Given request —
From the first line of the data through the line containing "boards, felt with", return each line exactly.

Dataset excerpt —
## start
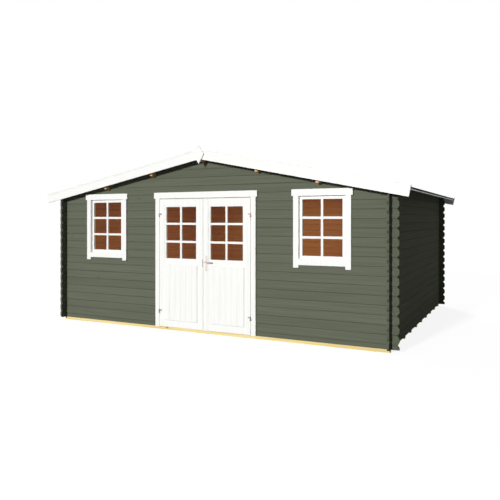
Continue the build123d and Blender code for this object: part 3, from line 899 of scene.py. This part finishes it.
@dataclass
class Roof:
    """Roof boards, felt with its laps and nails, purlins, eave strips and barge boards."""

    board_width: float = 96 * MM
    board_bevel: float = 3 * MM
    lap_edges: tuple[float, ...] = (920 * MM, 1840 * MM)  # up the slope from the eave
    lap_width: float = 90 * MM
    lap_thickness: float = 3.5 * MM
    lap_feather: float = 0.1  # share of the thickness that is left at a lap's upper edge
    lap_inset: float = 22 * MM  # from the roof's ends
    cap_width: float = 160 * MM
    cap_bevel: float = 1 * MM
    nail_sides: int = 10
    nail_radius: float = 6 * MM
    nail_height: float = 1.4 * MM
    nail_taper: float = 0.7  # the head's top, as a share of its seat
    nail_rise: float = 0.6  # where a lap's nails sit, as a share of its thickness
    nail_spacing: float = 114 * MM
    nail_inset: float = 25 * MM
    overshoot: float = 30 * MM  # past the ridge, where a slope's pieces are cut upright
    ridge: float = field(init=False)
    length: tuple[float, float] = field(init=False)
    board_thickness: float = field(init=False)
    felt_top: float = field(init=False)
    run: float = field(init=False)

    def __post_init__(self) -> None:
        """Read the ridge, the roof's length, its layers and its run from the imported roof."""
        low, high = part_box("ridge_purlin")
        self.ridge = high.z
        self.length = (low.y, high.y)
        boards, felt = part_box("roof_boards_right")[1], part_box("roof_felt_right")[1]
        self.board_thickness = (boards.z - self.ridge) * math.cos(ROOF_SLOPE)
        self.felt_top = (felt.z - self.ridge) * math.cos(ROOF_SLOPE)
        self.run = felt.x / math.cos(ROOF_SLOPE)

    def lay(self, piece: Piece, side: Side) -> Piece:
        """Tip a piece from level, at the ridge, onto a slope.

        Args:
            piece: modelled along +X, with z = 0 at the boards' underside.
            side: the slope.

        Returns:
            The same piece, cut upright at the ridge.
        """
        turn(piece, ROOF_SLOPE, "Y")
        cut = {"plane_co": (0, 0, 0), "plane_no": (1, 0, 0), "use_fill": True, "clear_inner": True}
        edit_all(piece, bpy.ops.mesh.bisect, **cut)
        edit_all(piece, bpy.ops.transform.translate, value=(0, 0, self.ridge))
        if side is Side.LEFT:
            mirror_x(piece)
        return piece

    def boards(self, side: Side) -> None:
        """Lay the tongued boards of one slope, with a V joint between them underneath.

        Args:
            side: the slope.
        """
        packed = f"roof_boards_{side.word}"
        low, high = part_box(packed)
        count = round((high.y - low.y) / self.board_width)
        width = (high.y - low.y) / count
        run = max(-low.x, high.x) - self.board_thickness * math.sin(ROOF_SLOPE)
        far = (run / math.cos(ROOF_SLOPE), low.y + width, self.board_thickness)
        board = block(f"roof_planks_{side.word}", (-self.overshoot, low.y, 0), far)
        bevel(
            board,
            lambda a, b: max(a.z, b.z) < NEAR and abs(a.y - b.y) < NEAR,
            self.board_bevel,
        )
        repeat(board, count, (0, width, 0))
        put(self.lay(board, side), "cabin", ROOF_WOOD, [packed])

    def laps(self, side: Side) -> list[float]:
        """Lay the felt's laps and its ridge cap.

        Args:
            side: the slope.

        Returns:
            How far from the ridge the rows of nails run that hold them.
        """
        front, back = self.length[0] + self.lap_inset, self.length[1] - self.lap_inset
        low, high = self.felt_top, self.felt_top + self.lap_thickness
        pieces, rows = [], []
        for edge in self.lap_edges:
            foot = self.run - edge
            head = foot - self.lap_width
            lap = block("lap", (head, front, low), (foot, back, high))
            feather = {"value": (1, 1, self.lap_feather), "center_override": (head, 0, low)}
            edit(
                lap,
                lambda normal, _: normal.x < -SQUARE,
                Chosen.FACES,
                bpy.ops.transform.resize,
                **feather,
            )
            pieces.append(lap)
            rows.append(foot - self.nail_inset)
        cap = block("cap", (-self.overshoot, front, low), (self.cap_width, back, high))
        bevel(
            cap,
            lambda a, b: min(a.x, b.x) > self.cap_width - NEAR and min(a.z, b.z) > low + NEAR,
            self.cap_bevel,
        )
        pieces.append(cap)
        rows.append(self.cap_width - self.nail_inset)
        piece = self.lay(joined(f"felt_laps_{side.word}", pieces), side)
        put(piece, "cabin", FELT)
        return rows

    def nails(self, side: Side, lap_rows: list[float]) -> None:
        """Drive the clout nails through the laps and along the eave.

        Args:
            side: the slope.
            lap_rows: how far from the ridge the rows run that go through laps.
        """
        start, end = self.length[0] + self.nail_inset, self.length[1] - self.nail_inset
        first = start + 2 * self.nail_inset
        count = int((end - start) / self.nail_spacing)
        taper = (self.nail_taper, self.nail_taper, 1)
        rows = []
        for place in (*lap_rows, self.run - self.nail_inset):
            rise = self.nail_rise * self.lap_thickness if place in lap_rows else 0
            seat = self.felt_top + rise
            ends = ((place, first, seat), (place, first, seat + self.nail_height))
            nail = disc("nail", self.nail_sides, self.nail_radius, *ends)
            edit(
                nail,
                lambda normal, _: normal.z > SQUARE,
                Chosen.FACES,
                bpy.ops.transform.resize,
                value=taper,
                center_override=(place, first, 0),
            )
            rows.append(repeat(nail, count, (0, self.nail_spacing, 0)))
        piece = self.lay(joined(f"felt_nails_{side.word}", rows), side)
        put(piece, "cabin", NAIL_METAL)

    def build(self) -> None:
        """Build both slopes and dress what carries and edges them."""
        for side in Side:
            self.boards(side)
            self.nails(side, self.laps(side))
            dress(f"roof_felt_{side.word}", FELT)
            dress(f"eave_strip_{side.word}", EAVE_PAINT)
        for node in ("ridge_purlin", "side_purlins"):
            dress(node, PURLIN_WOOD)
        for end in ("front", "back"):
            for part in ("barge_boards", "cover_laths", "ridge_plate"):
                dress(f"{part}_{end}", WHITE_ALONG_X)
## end
The response —
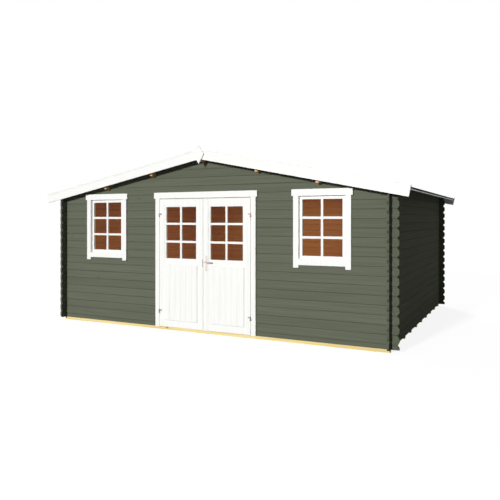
Continue the build123d and Blender code for this object: part 3, from line 899 of scene.py. This part finishes it.
@dataclass
class Roof:
    """Roof boards, felt with its laps and nails, purlins, eave strips and barge boards."""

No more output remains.